Plusieurs Pères de l’Église ont cru que Jésus-Christ s’éleva aux cieux au milieu des âmes des patriarches et des prophètes, délivrées par lui des chaînes de la mort : sa mère et cent vingt disciples furent témoins de son ascension. Il étendit les bras comme Moïse, dit saint Grégoire de Nazianze, et présenta ses disciples à son Père ; ensuite il croisa ses mains puissantes en les abaissant sur la tête de ses bien-aimés 24. , et c’était de cette manière que Jacob avait béni les fils de Joseph ; puis, quittant la terre avec une majesté admirable, il monta lentement vers les demeures éternelles, et se perdit dans une nue éclatante 25.  !
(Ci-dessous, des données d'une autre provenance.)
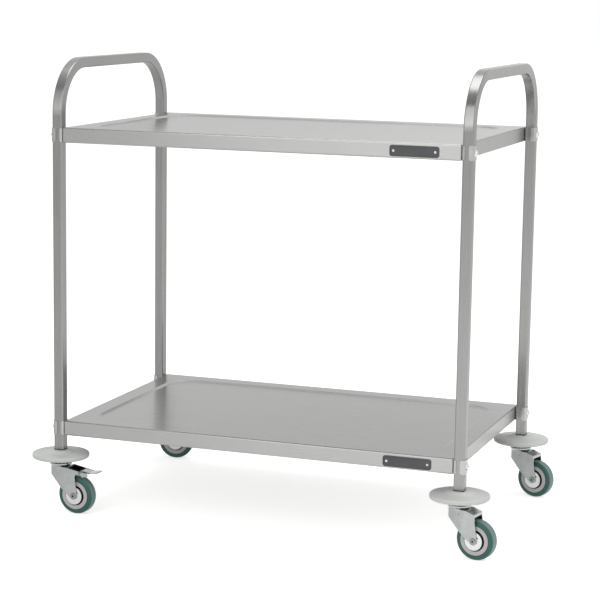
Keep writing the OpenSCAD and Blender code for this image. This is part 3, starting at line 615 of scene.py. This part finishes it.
# %% Rivets
RIVET_SPACING = 81 * MM
RIVET_RADIUS = 3.0 * MM
RIVET_SUNK = 0.8 * MM
RIVET_HEIGHT = 0.75  # of its radius
RIVET_STEPS = 5
RIVET_TOP = 85  # degrees round the dome, just short of its very top
ALL_CORNER = 0.999  # just under the whole half width, so that no two points meet


def rivet(mesh, x):
    """One dome, x metres to the right of the plate's middle."""
    outlines = []
    for step in range(RIVET_STEPS + 1):
        angle = math.radians(step * RIVET_TOP / RIVET_STEPS)
        radius = RIVET_RADIUS * math.cos(angle)
        out = PLATE_PROUD - RIVET_SUNK + RIVET_RADIUS * RIVET_HEIGHT * math.sin(angle)
        outline = rounded(mesh, radius, radius, radius * ALL_CORNER, out)
        for vertex in outline:
            vertex.co.x += x
        outlines.append(outline)
    closed_skin(mesh, outlines)


for shelf in ("top_shelf", "bottom_shelf"):
    rivets = bmesh.new()
    for side in (-1, 1):
        rivet(rivets, side * RIVET_SPACING / 2)
    piece = finish_piece(shelf + "_nameplate_rivets", rivets, plate_middle(shelf), bolt_steel)
    piece.data.shade_smooth()
    print(piece.name, "are", round(2 * RIVET_RADIUS / MM, 1), "mm wide")

# %% [markdown]
# The floor is one pale sheet that runs on past the picture. In a studio it would be lit until
# it is white, but that light would fall on the trolley too. This one lights up a little for the
# camera and for reflections only, so that it meets the white background and keeps the shadow.
# To every ray but the camera's it grows darker towards the left, a painted shade. A metal shows
# little but what it mirrors, so that is what tells its left faces from its right ones.

# %% Floor
FLOOR_COLOUR = "#ececea"
FLOOR_LIFT = 0.62
FLOOR_SIZE = 60.0
BRIGHTER_TOWARDS = (1, -0.36, 0)
SWEEP_REACH = 0.6  # metres to either side of the middle
PAINTED_SHADE_LEVELS = (0.68, 1.0)


def seen_directly(tree):
    """1 for rays from the camera, off gloss or through glass, and 0 for the rest."""
    path = add(tree, "ShaderNodeLightPath").outputs
    two = add(tree, "ShaderNodeMath", {"operation": "ADD"}, {
        0: path["Is Camera Ray"], 1: path["Is Glossy Ray"]})
    return add(tree, "ShaderNodeMath", {"operation": "ADD", "use_clamp": True}, {
        0: two, 1: path["Is Transmission Ray"]})


floor_paint, tree, shader = new_material("pale_floor")
rightwards = add(tree, "ShaderNodeVectorMath", {"operation": "DOT_PRODUCT"}, {
    0: add(tree, "ShaderNodeNewGeometry").outputs["Position"], 1: BRIGHTER_TOWARDS})
# Painted shade: the floor darkens towards the left for every ray but the camera's.
painted_floor_shade = add(tree, "ShaderNodeMapRange", inputs={
    "Value": rightwards.outputs["Value"], "From Min": -SWEEP_REACH, "From Max": SWEEP_REACH,
    "To Min": PAINTED_SHADE_LEVELS[0], "To Max": PAINTED_SHADE_LEVELS[1]})
shown = add(tree, "ShaderNodeMix", {"data_type": "FLOAT"}, {
    "Factor": add(tree, "ShaderNodeLightPath").outputs["Is Camera Ray"], "A": painted_floor_shade, "B": 1.0})
colour_between(tree, shader, shown, "#000000", FLOOR_COLOUR)
shader.inputs["Roughness"].default_value = 0.9
shader.inputs["Emission Color"].default_value = (1, 1, 1, 1)
seen = add(tree, "ShaderNodeMath", {"operation": "MULTIPLY"}, {0: seen_directly(tree), 1: shown})
lift = add(tree, "ShaderNodeMath", {"operation": "MULTIPLY"}, {0: seen, 1: FLOOR_LIFT})
wire(tree, lift, shader, "Emission Strength")

half = FLOOR_SIZE / 2
floor_corners = [(-half, -half, 0), (half, -half, 0), (half, half, 0), (-half, half, 0)]
floor_mesh = bpy.data.meshes.new("floor")
floor_mesh.from_pydata(floor_corners, [], [(0, 1, 2, 3)])
floor_mesh.materials.append(floor_paint)
floor = bpy.data.objects.new("floor", floor_mesh)
bpy.context.scene.collection.objects.link(floor)
print("floor is", FLOOR_SIZE, "m wide and glows at", FLOOR_LIFT, "where it is seen")

# %% [markdown]
# The world lights the trolley evenly from all round at AMBIENT, and is plain white wherever
# the camera sees it. What the metal mirrors of it is white behind the trolley. In front, where
# the room is, it is brightest low down and falls off upwards. Bends and rounded edges mirror it
# from low to high, and that gives them their light and dark.

# %% White background
AMBIENT = 0.6
ROOM_LOW, ROOM_HIGH = 1.15, 0.4
ROOM_FROM, ROOM_TO = 0.1, 0.6  # the part of straight up at which the room is low and high
BEHIND_FROM, BEHIND_TO = -0.7, 0.1  # the part of straight back, from room to white paper

world = bpy.data.worlds.new("studio")
bpy.context.scene.world = world
world.use_nodes = True
tree = world.node_tree
tree.nodes.clear()
towards = add(tree, "ShaderNodeSeparateXYZ", inputs={
    "Vector": add(tree, "ShaderNodeTexCoord").outputs["Generated"]}).outputs
room = add(tree, "ShaderNodeMapRange", inputs={
    "Value": towards["Z"], "From Min": ROOM_FROM, "From Max": ROOM_TO,
    "To Min": ROOM_LOW, "To Max": ROOM_HIGH})
behind = add(tree, "ShaderNodeMapRange", inputs={
    "Value": towards["Y"], "From Min": BEHIND_FROM, "From Max": BEHIND_TO})
mirrored = add(tree, "ShaderNodeMix", {"data_type": "FLOAT"}, {
    "Factor": behind, "A": room, "B": 1.0})
shown = add(tree, "ShaderNodeMath", {"operation": "MAXIMUM"}, {
    0: mirrored, 1: add(tree, "ShaderNodeLightPath").outputs["Is Camera Ray"]})
above = add(tree, "ShaderNodeMath", {"operation": "SUBTRACT"}, {0: shown, 1: AMBIENT})
strength = add(tree, "ShaderNodeMath", {"operation": "MULTIPLY_ADD"}, {
    0: seen_directly(tree), 1: above, 2: AMBIENT})
sky = add(tree, "ShaderNodeBackground", inputs={"Color": (1, 1, 1, 1), "Strength": strength})
add(tree, "ShaderNodeOutputWorld", inputs={"Surface": sky})
print("the room's reflection falls from", ROOM_LOW, "to", ROOM_HIGH)

# %% [markdown]
# Three soft boxes, as in a product studio: a large one in front to the left, one above, and a
# weaker one to the right. The larger a lamp, the softer the edge of its shadow and the wider
# its streak in the metal.

# %% Soft boxes
LAMP_TARGET = Vector((0, 0, 0.5))


def soft_box(name, at, size, watts):
    """A square lamp of this size in metres, turned to the middle of the trolley."""
    lamp = bpy.data.lights.new(name, "AREA")
    lamp.shape = "SQUARE"
    lamp.size = size
    lamp.energy = watts
    holder = bpy.data.objects.new(name, lamp)
    holder.location = at
    holder.rotation_euler = (LAMP_TARGET - Vector(at)).to_track_quat("-Z", "Y").to_euler()
    bpy.context.scene.collection.objects.link(holder)
    print(name, "is", size, "m wide, with", watts, "W")


soft_box("front_soft_box", (-0.4, -3.6, 2.4), 2.8, 42)
soft_box("top_soft_box", (0.2, 0.3, 3.6), 2.2, 40)
soft_box("side_soft_box", (3.4, -0.6, 2.0), 2.2, 16)

# %% [markdown]
# With the Standard view a colour comes out as it was written. Last, the box round the dressed
# trolley is kept beside the box that it came with, to show that its size hasn't changed.

# %% Finish
bpy.context.scene.view_settings.view_transform = "Standard"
Sainte Hélène avait fait bâtir une église où l’on trouve aujourd’hui la mosquée octogone. Saint Jérôme nous apprend qu’on n’avait jamais pu fermer la voûte de cette église à l’endroit où Jésus-Christ prit sa route à travers les airs. Le vénérable Bède assure que de son temps, la veille de l’Ascension, on voyait pendant la nuit la montagne des Oliviers couverte de feux. Rien n’oblige à croire ces traditions, que je rapporte seulement pour faire connaître l’histoire et les mœurs ; mais si Descartes et Newton eussent philosophiquement douté de ces merveilles, Racine et Milton ne les auraient pas poétiquement répétées.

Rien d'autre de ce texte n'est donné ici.